Point of presence design in Internet protocol networks with performance guarantees

In this paper, we propose a model for the point of presence (POP) design problem in Internet protocol (IP) networks with performance guarantees, where a POP is a node composed of several interconnected co-located backbone routers within a central office. This problem consists of selecting the number of routers and their types, selecting the interface card types, connecting the access and the backbone links to the ports and selecting the link types between the co-located routers. Furthermore, the model considers the routing of the IP traffic. The performance guarantees we refer to are bandwidth guarantees between the routers for the normal state of the POP and also for all failure scenarios of interest to the network planner.

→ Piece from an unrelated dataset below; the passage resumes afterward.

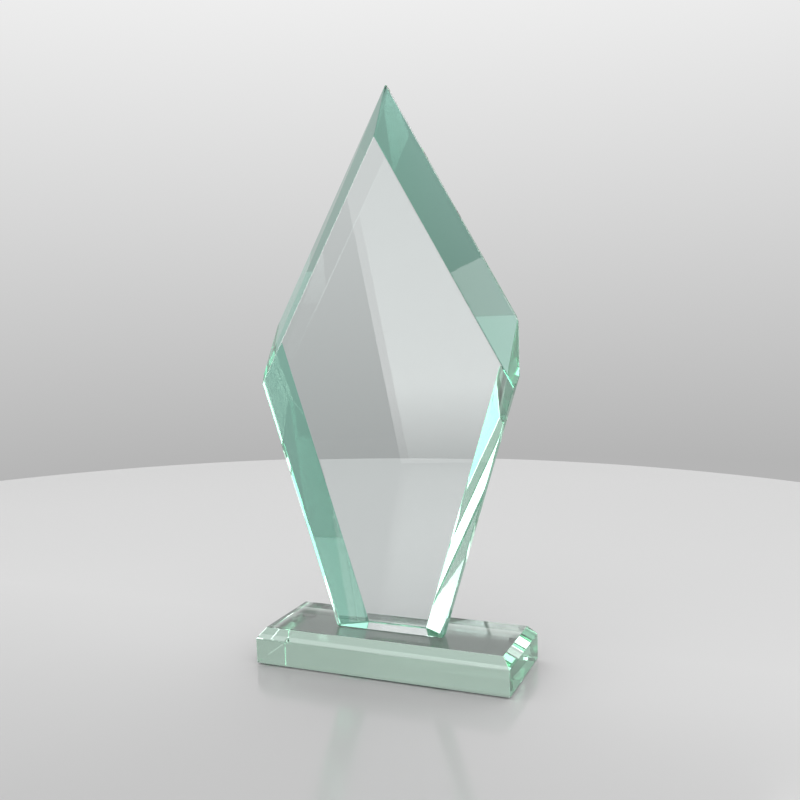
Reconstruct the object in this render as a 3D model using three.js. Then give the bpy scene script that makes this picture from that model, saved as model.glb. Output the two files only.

A tabu search heuristic to find solutions for real-size instances of the problem is proposed. Finally, we present a systematic set of experiments designed to assess the performance of the proposed heuristic.

A constraint programming approach for the design problem of cellular wireless networks

In this paper, we propose a constraint programming model for the design problem of cellular wireless communication networks. It consists of selecting the location of the base station controllers (BSCs) and mobile service switching centres (MSCs), selecting their types, designing the network topology and selecting the link types, and considering the location of base transceiver stations (BTSs). Next, we propose a heuristic to find a good solution of the model in a reasonable amount of time. This heuristic is a local search combined with constraint programming techniques. Numerical results show that our approach, on average, found better solutions than the best algorithm of the literature.